La decisión estilística del uso del lenguaje inclusivo en la voz narrativa se puede leer como un modo más de narrar este presente de un puñado de mujeres en la ciudad. Concuerda con el estado actual del lenguaje en zona de disputa, tanto en escenarios académicos arrogándose el lugar de otorgar licencia, como en chats de particulares ¿por qué la ficción no iría a hacerse cargo de ésto también? Un rasgo de la novela que no se puede leer en el plano meramente enunciativo, sino que completa el sentido en consonancia con el lugar que las mujeres adquieren en Vikinga Bonsái, como un modo más de narrarlas en la diaria tarea de ejercer la igualdad en permanente jaque. Del mismo modo que se hace eco de otras violencias en forma de paisaje que suele otorgar la ciudad, desde el gatillo fácil al tránsito descontrolado.

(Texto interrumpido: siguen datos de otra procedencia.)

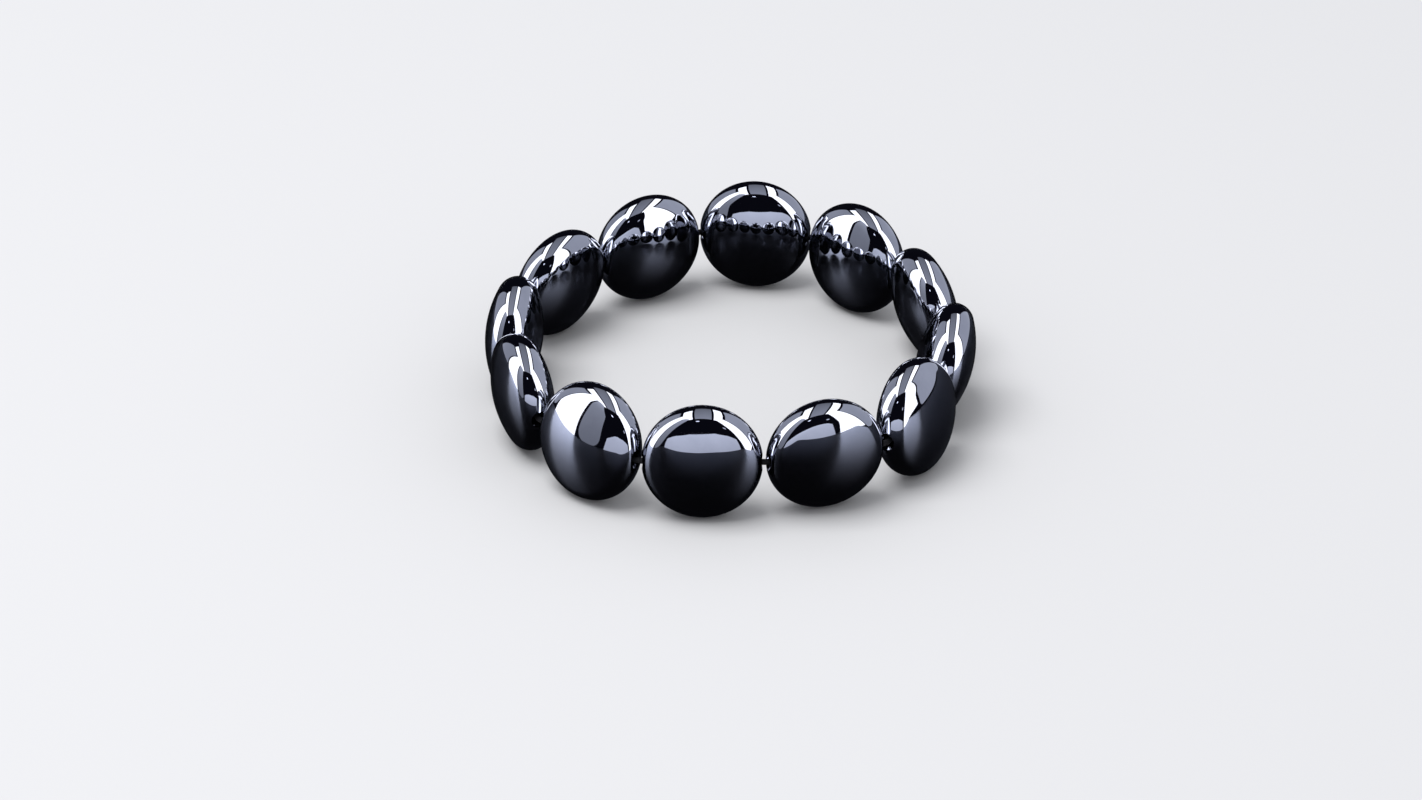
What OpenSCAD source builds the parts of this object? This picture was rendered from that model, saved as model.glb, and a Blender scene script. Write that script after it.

Injusto es quedarnos en la destreza que se despliega en la escritura de Vikinga Bonsái y diferenciarla como la novela atravesada por el lenguaje inclusivo. Sería como quedarnos en la rama del árbol podado sin ver que lo que Ojeda hace en esta corta e intensa novela es trenzar estilos y herramientas enunciativas tensando el lenguaje como si fuera elástico de gomera, para ver cuán lejos lanza la historia que lleva y a qué/quién le da en el blanco. Texto en el que se vuelve a confirmar lo amable, político, vasto y efectivo que puede ser el campo de las palabras que nos albergan –en oposición a lo violento que pueden llegar a ser- al servicio de lo que se le pide: contar una historia que logre narrar un mundo singular, como el de este grupo ecléctico de mujeres que conocen el juego de atajar en el aire y ponerle el cuerpo a lo que pueda venir. Mujeres que entre ellas se apañan.